L'Observatoire français des conjonctures économiques (OFCE), que nous avons auditionné récemment, s'est livré au même calcul mais parvient à 3,5 milliards d'euros seulement de baisse des prélèvements pour 2019. Il est difficile de comprendre et de savoir qui dit vrai, mais ce qui compte, au-delà des chiffres, c'est le ressenti des Français.
Je suis allé regarder ce que recouvrent ces 6 milliards, et j'ai noté de singuliers oublis. Pour commencer, vous ne tenez pas compte de la désindexation des pensions, des allocations familiales et de quelques autres revenus, une mesure d'économies que vous avez décidée. C'est pourtant du pouvoir d'achat, à hauteur de 3 milliards d'euros, qui n'est pas créé.

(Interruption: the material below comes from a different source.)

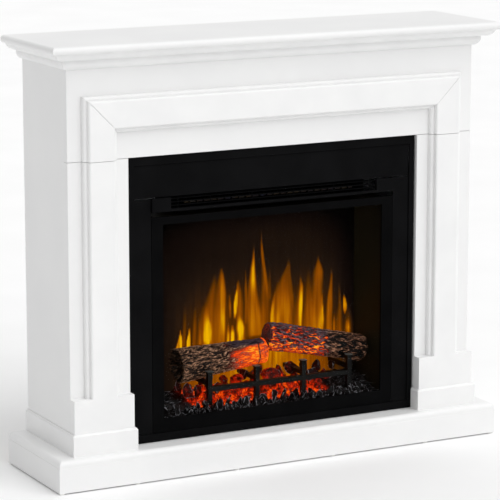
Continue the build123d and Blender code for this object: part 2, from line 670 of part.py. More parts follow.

Ensuite, vous n'intégrez pas à ce calcul la hausse des cotisations AGIRC et ARRCO, dont le Gouvernement n'est certes pas responsable, mais qui intervient alors que vous invitez à une négociation où l'État reprendrait la main. En tout cas, ces cotisations constituent bien une contribution obligatoire, et leur augmentation représente 1,8 milliard d'euros.
Enfin, il convient de déduire de votre calcul la hausse de la collecte de l'impôt sur le revenu qui découlera du prélèvement à la source. En effet, l'augmentation de 3,5 % de la masse salariale prévue en 2019 augmentera par contemporanéité la collecte de 2 ou 2,5 milliards d'euros.
Vous le constatez, ces 6 milliards disparaissent aussi vite qu'ils sont apparus. Au-delà des chiffres et de la technique très embrouillée, c'est ainsi que les Français ressentent les choses.
Ce budget n'est pas celui qu'il aurait pu être. Il aurait pu être celui de la réduction de la fiscalité sur les entreprises, pour plus de compétitivité. Il aurait pu être celui d'une plus grande justice sociale, évitant à certaines catégories de la population de payer.
J'en terminerai avec la taxe d'habitation. Je persiste et je signe : on ne supprime pas 20 milliards d'euros comme cela. Il faudra bien que quelqu'un paie, les générations futures qui devront supporter un endettement plus grand encore, ou le contribuable national, qui sera appelé à combler le déficit. Ce même déficit qui explose et atteint près de 99 milliards d'euros, en raison de mesures de compensation : je pense au fractionnement de la TVA vers les collectivités locales, afin de financer une partie de la suppression de la taxe d'habitation.
Voilà pour lancer le débat et donner une interprétation un tant soit peu différente des chiffres que vous avez présentés.